(Instruction): Repeat the material exactly, every line of it.

——————————

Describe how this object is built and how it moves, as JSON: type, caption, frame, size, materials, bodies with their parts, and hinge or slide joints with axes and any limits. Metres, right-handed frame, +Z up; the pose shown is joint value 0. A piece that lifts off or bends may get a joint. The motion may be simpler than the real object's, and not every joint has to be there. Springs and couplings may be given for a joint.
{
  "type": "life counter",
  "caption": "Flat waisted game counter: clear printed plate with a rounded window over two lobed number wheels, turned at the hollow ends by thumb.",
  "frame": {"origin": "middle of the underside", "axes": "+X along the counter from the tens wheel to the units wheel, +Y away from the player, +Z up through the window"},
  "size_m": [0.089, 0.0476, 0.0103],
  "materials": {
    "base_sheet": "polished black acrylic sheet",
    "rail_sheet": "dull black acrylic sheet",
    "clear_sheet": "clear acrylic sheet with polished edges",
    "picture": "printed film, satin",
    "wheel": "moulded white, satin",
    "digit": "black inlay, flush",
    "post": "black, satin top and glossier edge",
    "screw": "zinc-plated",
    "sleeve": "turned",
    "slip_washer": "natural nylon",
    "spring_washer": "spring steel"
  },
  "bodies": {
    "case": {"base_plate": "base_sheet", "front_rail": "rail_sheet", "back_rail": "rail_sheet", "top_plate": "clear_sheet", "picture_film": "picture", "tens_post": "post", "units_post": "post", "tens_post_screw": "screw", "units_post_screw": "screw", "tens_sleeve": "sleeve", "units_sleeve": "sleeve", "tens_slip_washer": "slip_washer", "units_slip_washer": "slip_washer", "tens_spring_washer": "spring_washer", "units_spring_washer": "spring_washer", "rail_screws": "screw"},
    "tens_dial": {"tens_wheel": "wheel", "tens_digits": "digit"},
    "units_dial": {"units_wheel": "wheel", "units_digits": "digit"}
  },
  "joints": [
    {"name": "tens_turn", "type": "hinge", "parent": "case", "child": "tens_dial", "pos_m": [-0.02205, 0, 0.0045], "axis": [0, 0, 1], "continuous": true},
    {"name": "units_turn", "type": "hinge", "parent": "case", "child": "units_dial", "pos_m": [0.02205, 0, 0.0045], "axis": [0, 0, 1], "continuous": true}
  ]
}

——————————

(Task answer):
Describe how this object is built and how it moves, as JSON: type, caption, frame, size, materials, bodies with their parts, and hinge or slide joints with axes and any limits. Metres, right-handed frame, +Z up; the pose shown is joint value 0. A piece that lifts off or bends may get a joint. The motion may be simpler than the real object's, and not every joint has to be there. Springs and couplings may be given for a joint.
{
  "type": "life counter",
  "caption": "Flat waisted game counter: clear printed plate with a rounded window over two lobed number wheels, turned at the hollow ends by thumb.",
  "frame": {"origin": "middle of the underside", "axes": "+X along the counter from the tens wheel to the units wheel, +Y away from the player, +Z up through the window"},
  "size_m": [0.089, 0.0476, 0.0103],
  "materials": {
    "base_sheet": "polished black acrylic sheet",
    "rail_sheet": "dull black acrylic sheet",
    "clear_sheet": "clear acrylic sheet with polished edges",
    "picture": "printed film, satin",
    "wheel": "moulded white, satin",
    "digit": "black inlay, flush",
    "post": "black, satin top and glossier edge",
    "screw": "zinc-plated",
    "sleeve": "turned",
    "slip_washer": "natural nylon",
    "spring_washer": "spring steel"
  },
  "bodies": {
    "case": {"base_plate": "base_sheet", "front_rail": "rail_sheet", "back_rail": "rail_sheet", "top_plate": "clear_sheet", "picture_film": "picture", "tens_post": "post", "units_post": "post", "tens_post_screw": "screw", "units_post_screw": "screw", "tens_sleeve": "sleeve", "units_sleeve": "sleeve", "tens_slip_washer": "slip_washer", "units_slip_washer": "slip_washer", "tens_spring_washer": "spring_washer", "units_spring_washer": "spring_washer", "rail_screws": "screw"},
    "tens_dial": {"tens_wheel": "wheel", "tens_digits": "digit"},
    "units_dial": {"units_wheel": "wheel", "units_digits": "digit"}
  },
  "joints": [
    {"name": "tens_turn", "type": "hinge", "parent": "case", "child": "tens_dial", "pos_m": [-0.02205, 0, 0.0045], "axis": [0, 0, 1], "continuous": true},
    {"name": "units_turn", "type": "hinge", "parent": "case", "child": "units_dial", "pos_m": [0.02205, 0, 0.0045], "axis": [0, 0, 1], "continuous": true}
  ]
}